What about support for other types of data applications? Users of a lakehouse have access to a variety of standard tools (Spark, Python, R, machine learning libraries) for non BI workloads like data science and machine learning. Data exploration and refinement are standard for many analytic and data science applications. Delta Lake is designed to let users incrementally improve the quality of data in their lakehouse until it is ready for consumption.
A note about technical building blocks. While distributed file systems can be used for the storage layer, objects stores are more commonly used in lakehouses. Object stores provide low cost, highly available storage, that excel at massively parallel reads – an essential requirement for modern data warehouses.
From BI to AI
The lakehouse is a new data management architecture that radically simplifies enterprise data infrastructure and accelerates innovation in an age when machine learning is poised to disrupt every industry. In the past most of the data that went into a company’s products or decision making was structured data from operational systems, whereas today, many products incorporate AI in the form of computer vision and speech models, text mining, and others. Why use a lakehouse instead of a data lake for AI? A lakehouse gives you data versioning, governance, security and ACID properties that are needed even for unstructured data.
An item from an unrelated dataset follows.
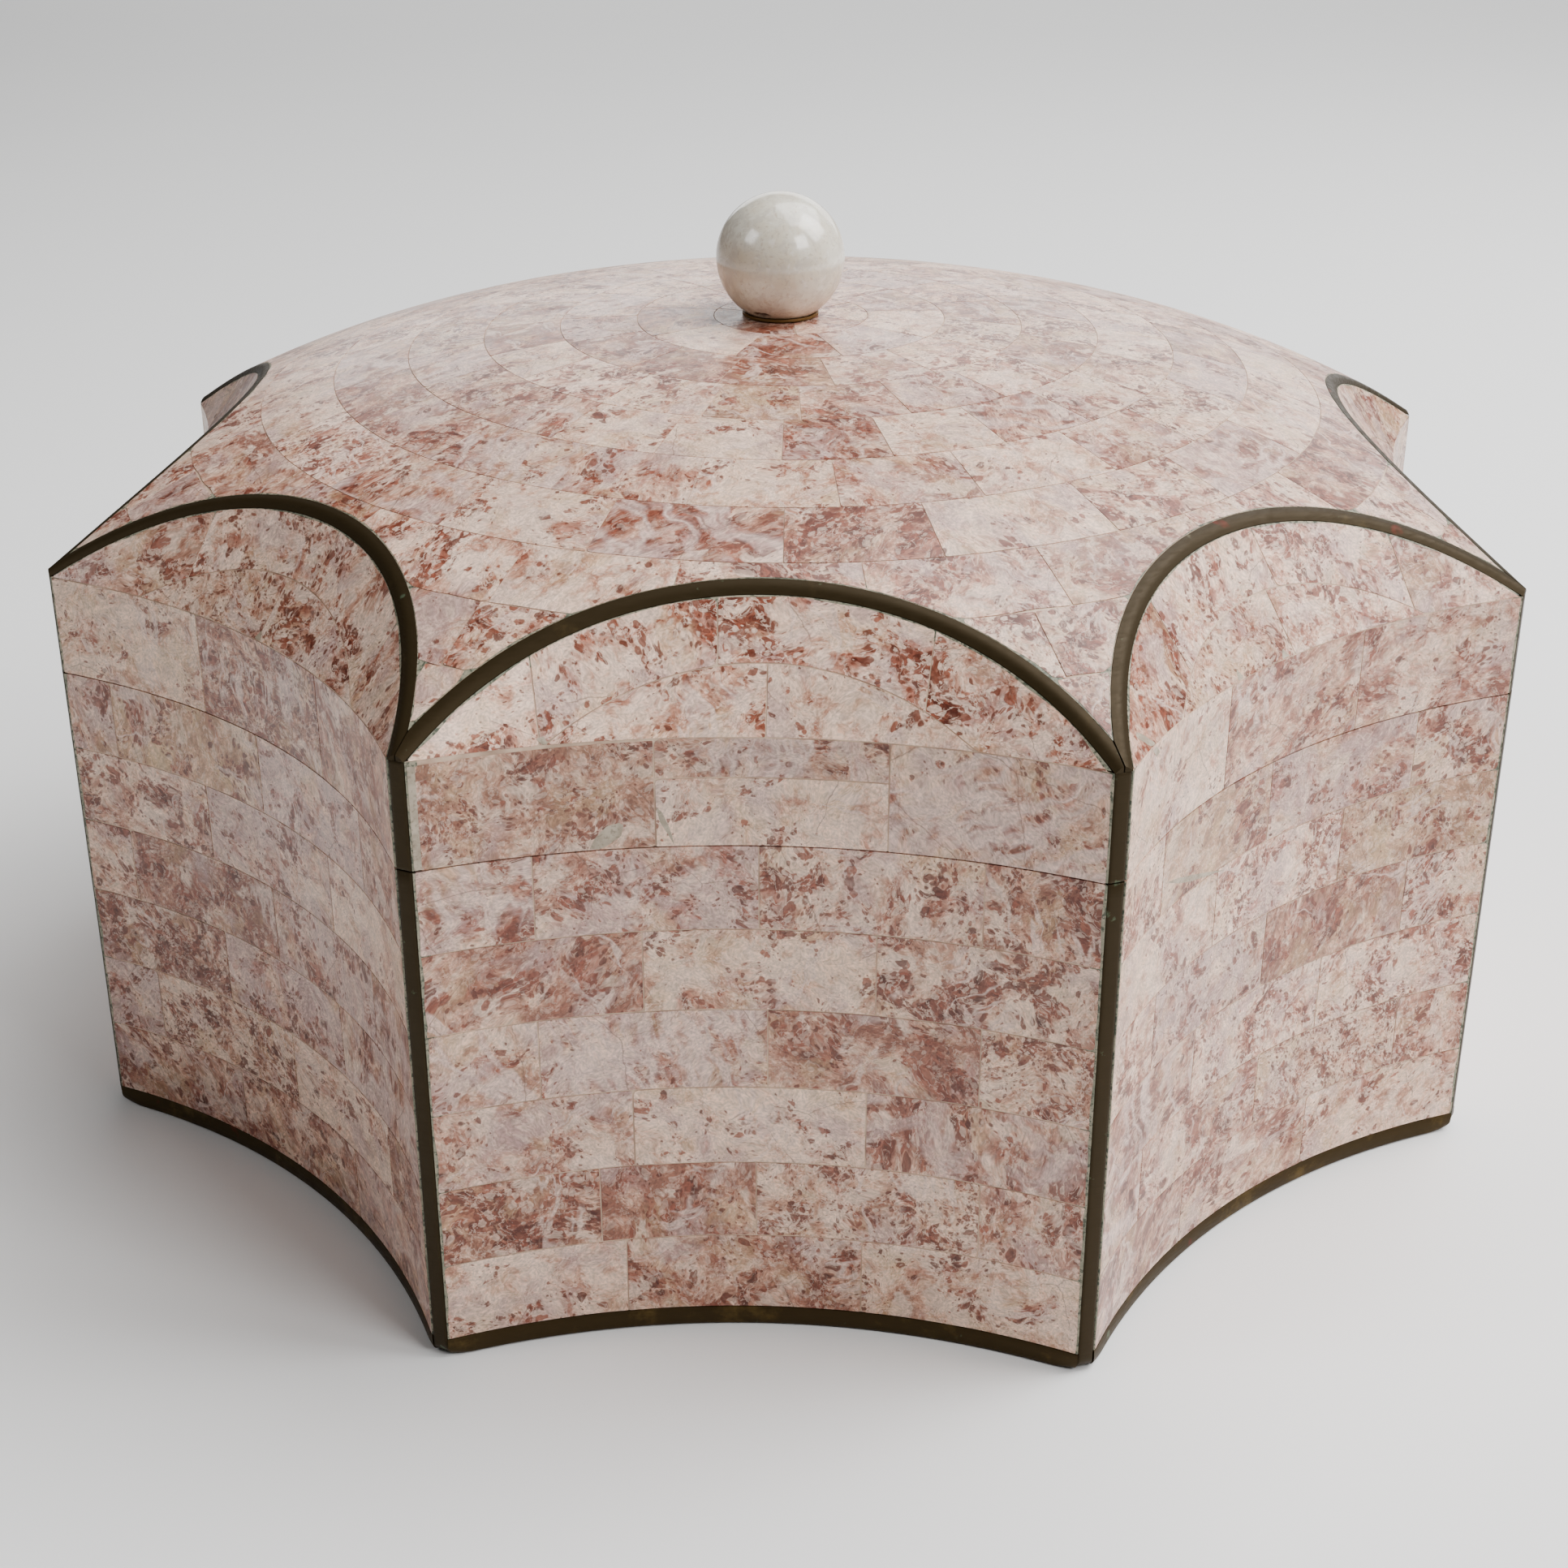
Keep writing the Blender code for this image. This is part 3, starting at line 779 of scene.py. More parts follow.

Current lakehouses reduce cost but their performance can still lag specialized systems (such as data warehouses) that have years of investments and real-world deployments behind them. Users may favor certain tools (BI tools, IDEs, notebooks) over others so lakehouses will also need to improve their UX and their connectors to popular tools so they can appeal to a variety of personas. These and other issues will be addressed as the technology continues to mature and develop. Over time lakehouses will close these gaps while retaining the core properties of being simpler, more cost efficient, and more capable of serving diverse data applications.